:: Provided information ::
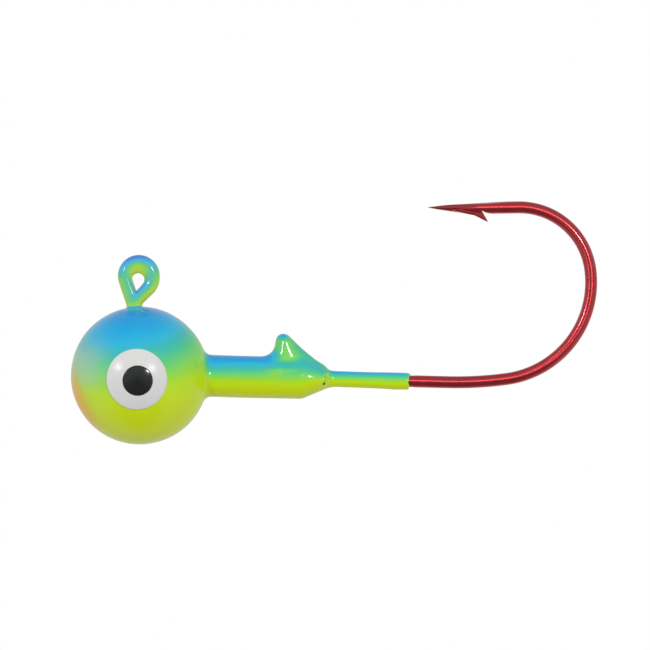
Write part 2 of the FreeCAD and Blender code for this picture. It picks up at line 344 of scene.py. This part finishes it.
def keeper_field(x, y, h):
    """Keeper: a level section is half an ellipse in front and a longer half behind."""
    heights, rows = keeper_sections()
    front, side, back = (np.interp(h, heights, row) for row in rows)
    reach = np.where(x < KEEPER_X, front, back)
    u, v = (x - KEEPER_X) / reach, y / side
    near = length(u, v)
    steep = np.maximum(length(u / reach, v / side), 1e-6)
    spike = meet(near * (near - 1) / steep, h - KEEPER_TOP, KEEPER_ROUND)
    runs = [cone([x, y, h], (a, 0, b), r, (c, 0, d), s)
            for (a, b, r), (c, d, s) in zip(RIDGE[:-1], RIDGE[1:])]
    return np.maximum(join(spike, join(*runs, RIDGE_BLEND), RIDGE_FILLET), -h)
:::
:: Provided information ::
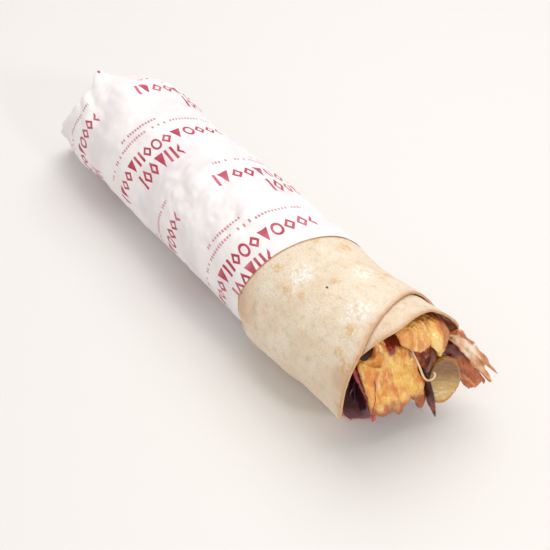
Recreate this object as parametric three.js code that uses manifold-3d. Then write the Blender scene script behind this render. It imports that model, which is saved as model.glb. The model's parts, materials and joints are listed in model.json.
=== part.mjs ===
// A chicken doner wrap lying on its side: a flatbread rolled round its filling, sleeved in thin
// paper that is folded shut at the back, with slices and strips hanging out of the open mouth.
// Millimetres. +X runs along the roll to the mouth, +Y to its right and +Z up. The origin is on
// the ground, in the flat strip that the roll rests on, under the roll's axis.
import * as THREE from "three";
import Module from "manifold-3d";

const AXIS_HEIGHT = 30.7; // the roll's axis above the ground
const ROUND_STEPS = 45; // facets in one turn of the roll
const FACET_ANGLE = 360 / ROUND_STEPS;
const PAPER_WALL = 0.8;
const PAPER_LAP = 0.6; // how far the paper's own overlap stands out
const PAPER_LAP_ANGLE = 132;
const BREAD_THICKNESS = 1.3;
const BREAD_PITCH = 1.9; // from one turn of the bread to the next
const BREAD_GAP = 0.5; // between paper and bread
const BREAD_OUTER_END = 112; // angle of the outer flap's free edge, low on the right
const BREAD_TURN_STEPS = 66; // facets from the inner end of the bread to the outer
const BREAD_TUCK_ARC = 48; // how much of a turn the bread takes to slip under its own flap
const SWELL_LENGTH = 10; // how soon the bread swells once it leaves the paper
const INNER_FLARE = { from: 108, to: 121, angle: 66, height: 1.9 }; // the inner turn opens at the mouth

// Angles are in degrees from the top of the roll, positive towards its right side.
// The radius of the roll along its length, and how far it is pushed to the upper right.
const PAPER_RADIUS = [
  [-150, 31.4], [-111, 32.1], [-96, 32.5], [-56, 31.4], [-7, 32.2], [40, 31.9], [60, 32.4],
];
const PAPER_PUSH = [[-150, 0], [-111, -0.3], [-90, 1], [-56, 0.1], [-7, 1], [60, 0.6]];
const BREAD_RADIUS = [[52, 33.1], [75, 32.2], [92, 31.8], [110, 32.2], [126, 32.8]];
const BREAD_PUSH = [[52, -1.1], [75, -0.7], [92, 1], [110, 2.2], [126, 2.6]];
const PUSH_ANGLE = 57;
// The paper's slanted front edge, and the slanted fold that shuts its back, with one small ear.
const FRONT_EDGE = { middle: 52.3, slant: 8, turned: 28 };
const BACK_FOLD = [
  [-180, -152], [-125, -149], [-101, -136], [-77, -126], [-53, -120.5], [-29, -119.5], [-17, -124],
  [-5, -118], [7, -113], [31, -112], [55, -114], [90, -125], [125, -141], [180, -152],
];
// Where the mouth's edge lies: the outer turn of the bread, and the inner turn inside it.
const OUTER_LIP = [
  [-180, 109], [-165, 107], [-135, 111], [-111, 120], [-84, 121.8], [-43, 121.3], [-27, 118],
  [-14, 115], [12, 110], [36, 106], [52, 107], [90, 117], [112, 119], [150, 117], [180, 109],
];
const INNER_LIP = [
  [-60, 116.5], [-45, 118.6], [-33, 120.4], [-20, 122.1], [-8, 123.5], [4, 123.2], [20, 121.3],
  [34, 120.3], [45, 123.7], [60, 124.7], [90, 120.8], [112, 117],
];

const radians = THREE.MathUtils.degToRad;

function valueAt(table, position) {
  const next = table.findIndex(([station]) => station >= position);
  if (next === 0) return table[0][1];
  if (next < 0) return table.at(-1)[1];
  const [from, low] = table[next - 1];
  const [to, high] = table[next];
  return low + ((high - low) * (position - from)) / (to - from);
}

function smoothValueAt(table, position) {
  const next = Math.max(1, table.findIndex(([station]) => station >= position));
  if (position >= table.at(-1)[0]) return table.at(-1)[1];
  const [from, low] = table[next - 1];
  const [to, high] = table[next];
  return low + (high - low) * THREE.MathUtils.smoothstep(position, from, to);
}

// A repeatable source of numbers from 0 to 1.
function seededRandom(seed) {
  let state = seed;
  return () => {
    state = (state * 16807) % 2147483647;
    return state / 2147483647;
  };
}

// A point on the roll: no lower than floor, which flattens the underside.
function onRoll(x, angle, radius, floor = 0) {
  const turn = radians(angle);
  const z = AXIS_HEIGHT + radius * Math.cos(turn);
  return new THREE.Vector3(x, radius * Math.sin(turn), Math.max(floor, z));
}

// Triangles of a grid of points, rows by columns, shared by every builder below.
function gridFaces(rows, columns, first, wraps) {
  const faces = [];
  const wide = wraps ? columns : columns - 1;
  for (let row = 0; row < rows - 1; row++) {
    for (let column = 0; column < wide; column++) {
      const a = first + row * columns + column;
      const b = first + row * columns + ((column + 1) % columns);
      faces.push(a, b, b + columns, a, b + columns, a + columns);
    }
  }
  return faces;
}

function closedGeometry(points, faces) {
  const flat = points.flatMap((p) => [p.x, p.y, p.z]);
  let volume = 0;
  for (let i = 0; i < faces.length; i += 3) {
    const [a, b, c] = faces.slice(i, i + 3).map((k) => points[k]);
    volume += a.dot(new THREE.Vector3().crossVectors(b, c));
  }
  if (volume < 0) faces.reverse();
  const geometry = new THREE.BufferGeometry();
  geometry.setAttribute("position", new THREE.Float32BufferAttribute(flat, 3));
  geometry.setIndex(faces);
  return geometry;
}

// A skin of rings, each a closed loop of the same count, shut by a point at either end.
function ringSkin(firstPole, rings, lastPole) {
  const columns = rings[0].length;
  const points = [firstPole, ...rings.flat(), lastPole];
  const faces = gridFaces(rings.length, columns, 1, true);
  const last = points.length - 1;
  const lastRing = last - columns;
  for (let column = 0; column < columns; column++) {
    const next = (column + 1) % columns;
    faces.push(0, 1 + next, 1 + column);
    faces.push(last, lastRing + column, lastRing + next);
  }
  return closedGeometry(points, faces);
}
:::
:: Provided information ::
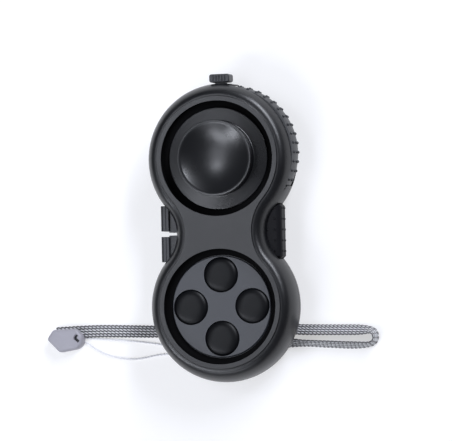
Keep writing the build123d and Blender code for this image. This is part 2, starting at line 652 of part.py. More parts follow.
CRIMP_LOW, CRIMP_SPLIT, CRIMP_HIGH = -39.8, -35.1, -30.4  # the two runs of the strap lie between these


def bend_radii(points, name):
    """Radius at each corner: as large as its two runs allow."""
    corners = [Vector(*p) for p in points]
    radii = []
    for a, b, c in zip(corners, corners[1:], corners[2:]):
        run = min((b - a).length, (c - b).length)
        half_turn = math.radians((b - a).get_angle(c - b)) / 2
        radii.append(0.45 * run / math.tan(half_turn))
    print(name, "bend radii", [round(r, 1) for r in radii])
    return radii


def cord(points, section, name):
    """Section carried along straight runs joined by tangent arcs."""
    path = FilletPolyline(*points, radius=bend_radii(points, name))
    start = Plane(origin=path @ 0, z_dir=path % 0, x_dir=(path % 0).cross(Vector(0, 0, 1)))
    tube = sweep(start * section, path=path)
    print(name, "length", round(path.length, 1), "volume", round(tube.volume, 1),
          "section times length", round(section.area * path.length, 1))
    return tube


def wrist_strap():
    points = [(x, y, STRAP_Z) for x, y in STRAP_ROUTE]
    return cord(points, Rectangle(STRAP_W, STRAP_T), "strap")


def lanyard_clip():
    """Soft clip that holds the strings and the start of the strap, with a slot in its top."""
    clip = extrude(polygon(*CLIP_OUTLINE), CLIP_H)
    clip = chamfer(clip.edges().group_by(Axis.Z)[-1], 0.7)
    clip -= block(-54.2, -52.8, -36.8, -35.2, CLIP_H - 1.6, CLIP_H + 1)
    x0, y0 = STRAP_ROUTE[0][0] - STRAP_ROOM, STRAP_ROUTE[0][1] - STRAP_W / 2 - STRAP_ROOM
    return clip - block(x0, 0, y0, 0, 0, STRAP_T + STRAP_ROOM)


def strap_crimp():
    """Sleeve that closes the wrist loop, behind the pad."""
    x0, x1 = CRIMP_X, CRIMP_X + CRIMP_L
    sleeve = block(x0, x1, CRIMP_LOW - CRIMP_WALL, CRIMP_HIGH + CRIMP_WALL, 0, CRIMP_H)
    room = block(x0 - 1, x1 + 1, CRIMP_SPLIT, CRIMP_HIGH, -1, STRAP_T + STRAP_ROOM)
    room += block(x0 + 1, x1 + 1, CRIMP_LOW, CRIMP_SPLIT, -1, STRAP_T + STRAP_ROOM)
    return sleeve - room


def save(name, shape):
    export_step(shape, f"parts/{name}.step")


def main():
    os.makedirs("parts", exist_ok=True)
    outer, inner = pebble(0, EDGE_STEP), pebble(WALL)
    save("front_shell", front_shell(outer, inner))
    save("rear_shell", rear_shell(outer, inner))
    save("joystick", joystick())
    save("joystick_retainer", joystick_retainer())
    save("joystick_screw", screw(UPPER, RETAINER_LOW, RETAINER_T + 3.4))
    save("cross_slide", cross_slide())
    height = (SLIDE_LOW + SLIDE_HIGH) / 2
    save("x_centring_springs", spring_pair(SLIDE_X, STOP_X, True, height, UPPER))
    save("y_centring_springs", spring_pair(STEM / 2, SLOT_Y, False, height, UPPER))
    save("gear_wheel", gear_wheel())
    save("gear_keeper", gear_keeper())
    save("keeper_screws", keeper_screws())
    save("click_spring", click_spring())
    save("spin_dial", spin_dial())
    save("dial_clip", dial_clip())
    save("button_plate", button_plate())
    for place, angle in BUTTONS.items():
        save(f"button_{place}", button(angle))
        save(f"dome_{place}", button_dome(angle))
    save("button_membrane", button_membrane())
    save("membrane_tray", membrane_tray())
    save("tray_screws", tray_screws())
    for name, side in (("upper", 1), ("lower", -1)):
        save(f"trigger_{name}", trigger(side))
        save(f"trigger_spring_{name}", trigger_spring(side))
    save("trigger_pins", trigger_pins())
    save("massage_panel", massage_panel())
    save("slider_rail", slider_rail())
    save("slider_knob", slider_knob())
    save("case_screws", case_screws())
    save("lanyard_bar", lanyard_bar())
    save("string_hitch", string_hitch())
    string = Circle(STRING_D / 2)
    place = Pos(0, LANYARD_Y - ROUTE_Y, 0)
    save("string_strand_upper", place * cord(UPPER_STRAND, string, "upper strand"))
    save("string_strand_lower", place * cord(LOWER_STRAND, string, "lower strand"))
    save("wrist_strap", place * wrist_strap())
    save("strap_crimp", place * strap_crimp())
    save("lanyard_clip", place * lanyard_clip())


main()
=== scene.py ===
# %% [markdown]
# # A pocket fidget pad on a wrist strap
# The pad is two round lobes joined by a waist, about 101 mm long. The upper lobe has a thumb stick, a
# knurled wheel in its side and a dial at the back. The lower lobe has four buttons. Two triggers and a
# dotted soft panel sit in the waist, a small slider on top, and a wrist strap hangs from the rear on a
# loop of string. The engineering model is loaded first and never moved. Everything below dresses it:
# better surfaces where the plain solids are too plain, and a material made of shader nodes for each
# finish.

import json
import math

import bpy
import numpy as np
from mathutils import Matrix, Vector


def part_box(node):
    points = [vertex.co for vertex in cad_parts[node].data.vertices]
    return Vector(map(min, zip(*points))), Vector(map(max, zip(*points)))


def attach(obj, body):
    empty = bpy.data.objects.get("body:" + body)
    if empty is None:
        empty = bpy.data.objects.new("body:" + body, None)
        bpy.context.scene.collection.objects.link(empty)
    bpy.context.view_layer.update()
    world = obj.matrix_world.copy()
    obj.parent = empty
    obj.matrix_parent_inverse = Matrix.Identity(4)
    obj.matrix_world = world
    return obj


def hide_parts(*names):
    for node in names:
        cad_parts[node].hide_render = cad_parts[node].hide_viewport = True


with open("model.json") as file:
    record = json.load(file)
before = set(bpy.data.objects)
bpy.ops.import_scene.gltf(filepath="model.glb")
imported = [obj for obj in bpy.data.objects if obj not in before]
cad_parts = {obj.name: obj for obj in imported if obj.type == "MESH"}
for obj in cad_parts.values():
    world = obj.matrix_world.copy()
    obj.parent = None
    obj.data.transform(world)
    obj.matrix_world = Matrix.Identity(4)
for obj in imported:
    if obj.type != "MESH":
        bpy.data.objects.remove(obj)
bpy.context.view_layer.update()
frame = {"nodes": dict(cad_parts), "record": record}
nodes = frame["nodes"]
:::
→ **Exercise**
Everything from the line with "Write part 2" through the line with "RIDGE_BLEND), RIDGE_FILLET), -h)" is to be output exactly; leave out all other lines.

→ **Written answer**
Write part 2 of the FreeCAD and Blender code for this picture. It picks up at line 344 of scene.py. This part finishes it.
def keeper_field(x, y, h):
    """Keeper: a level section is half an ellipse in front and a longer half behind."""
    heights, rows = keeper_sections()
    front, side, back = (np.interp(h, heights, row) for row in rows)
    reach = np.where(x < KEEPER_X, front, back)
    u, v = (x - KEEPER_X) / reach, y / side
    near = length(u, v)
    steep = np.maximum(length(u / reach, v / side), 1e-6)
    spike = meet(near * (near - 1) / steep, h - KEEPER_TOP, KEEPER_ROUND)
    runs = [cone([x, y, h], (a, 0, b), r, (c, 0, d), s)
            for (a, b, r), (c, d, s) in zip(RIDGE[:-1], RIDGE[1:])]
    return np.maximum(join(spike, join(*runs, RIDGE_BLEND), RIDGE_FILLET), -h)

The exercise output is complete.